The Speeches, Statements, and Writings File contains Train's typed and handwritten speeches, beginning with a speech given at the Conservation Foundation in April 1967 titled “A World Heritage Trust.” The bulk of speeches represented in this series occurred between 2005 and 2010. Many focus on conservation and environmental issues. Writings in the series center on the books A Memoir, Non-Sequiturs, and Politics, Pollution, and Pandas and include drafts, correspondence, and book publicity material.
The Miscellany series further documents Train's interest in conservation, the environment, politics, and family events.
The Train Family Papers series focuses on Train’s family members.

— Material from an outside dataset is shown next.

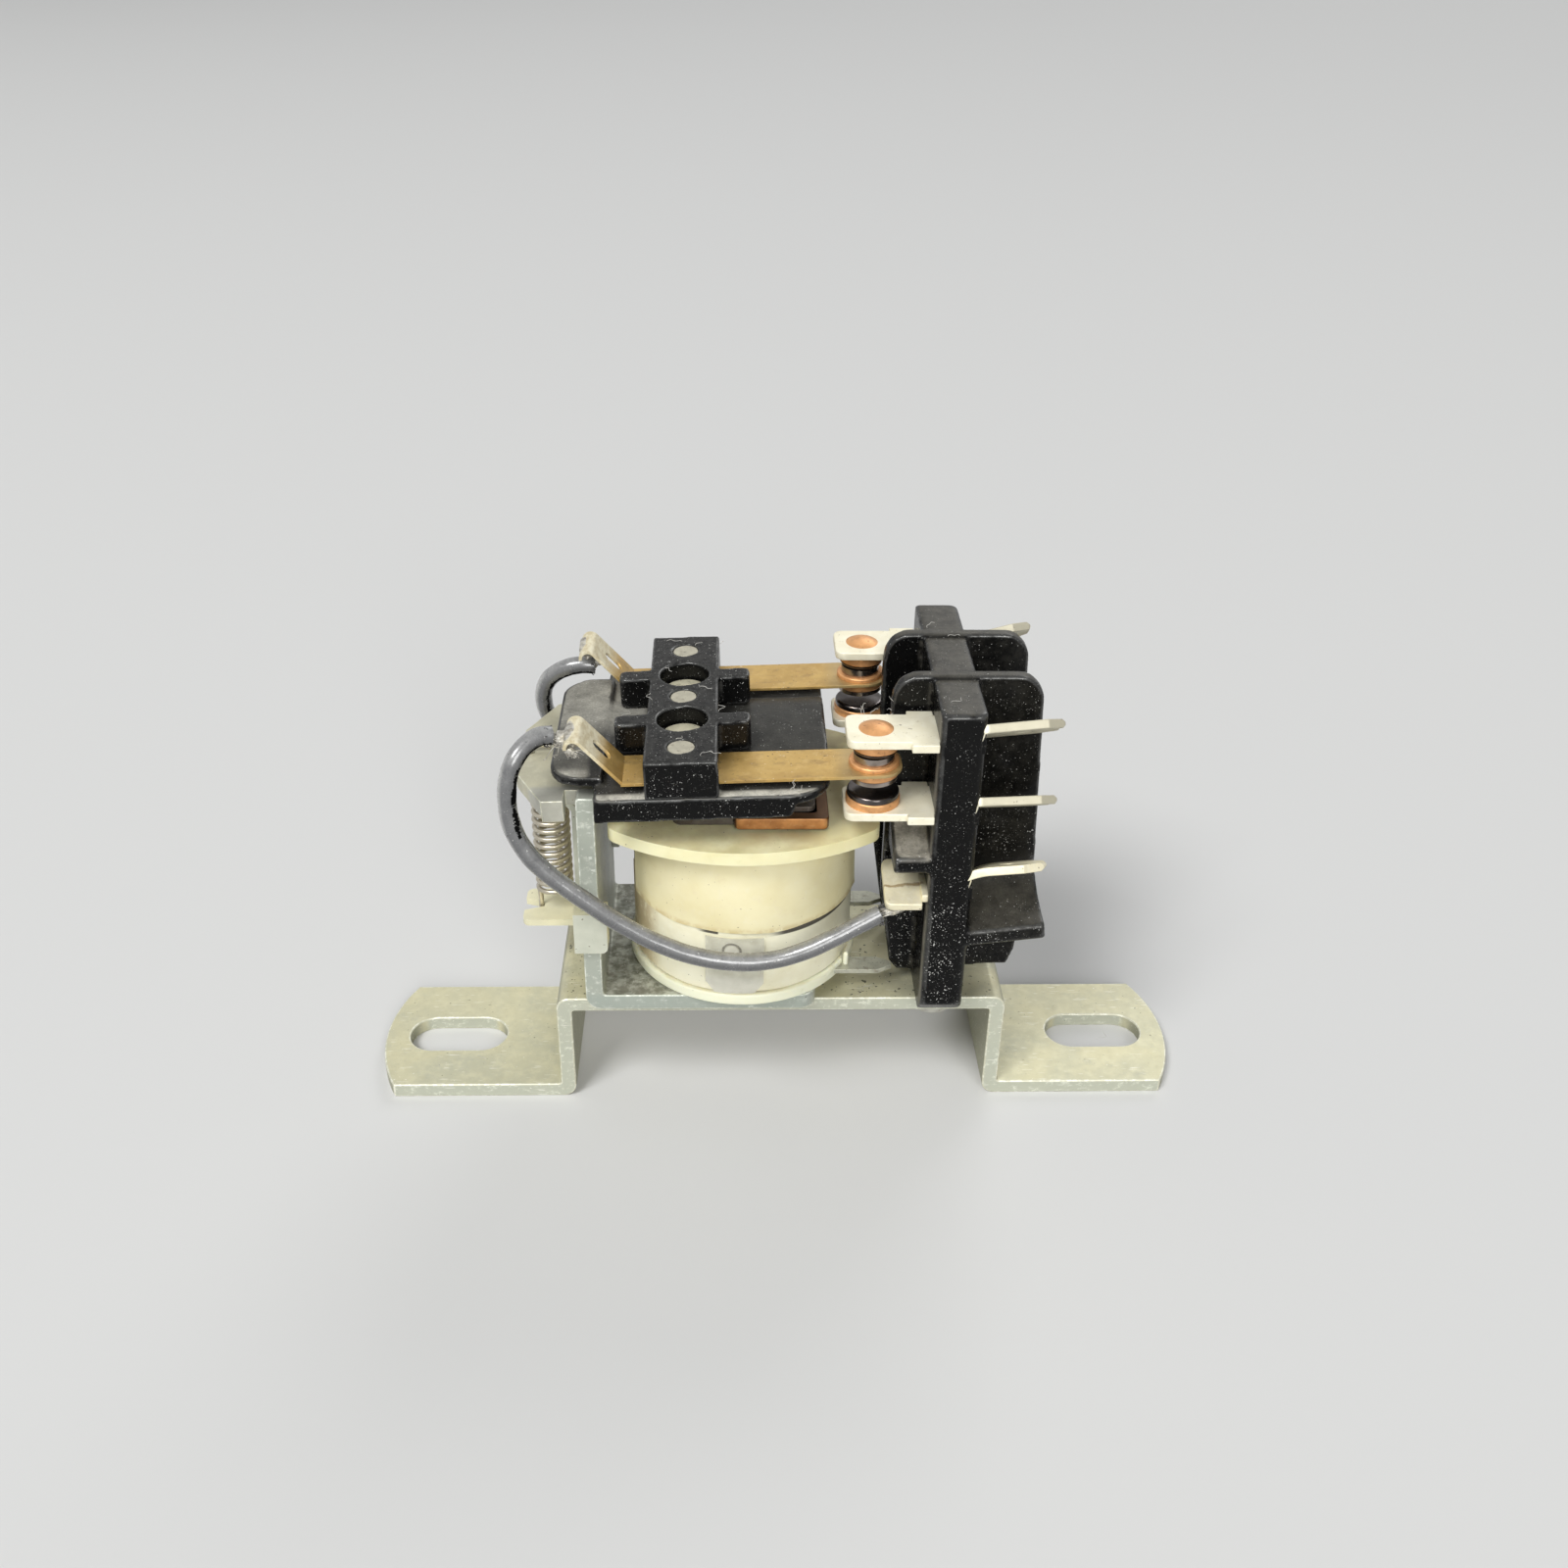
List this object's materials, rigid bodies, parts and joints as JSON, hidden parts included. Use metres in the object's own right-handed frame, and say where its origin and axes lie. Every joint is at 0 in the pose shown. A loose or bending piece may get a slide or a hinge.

It includes correspondence between Aileen Bowdoin Train's parents, Emily Ligon Foley and Edward H. Foley, while her father was serving in the army during World War II as the joint director of finance for the Allied Control Commission in Italy. The series also contains journals belonging to Admiral Charles Russell Train and Admiral Charles Jackson Train, Russell E. Train's father and grandfather. The journals of Charles Russell Train covers from his time as a naval cadet in 1898 to the late 1940s documenting his travels and day-to-day life in the United States Asiatic Fleet as well as his service as a naval aide to President Herbert Hoover.
The Digital File series largely contains videos of trips taken by Russell E. Train, starting with safaris he took in the 1950s to photograph safaries with his family in the 1990s and 2000s. The videos also include those created specifically for the WWF including interviews of Train talking about his work with in the organization.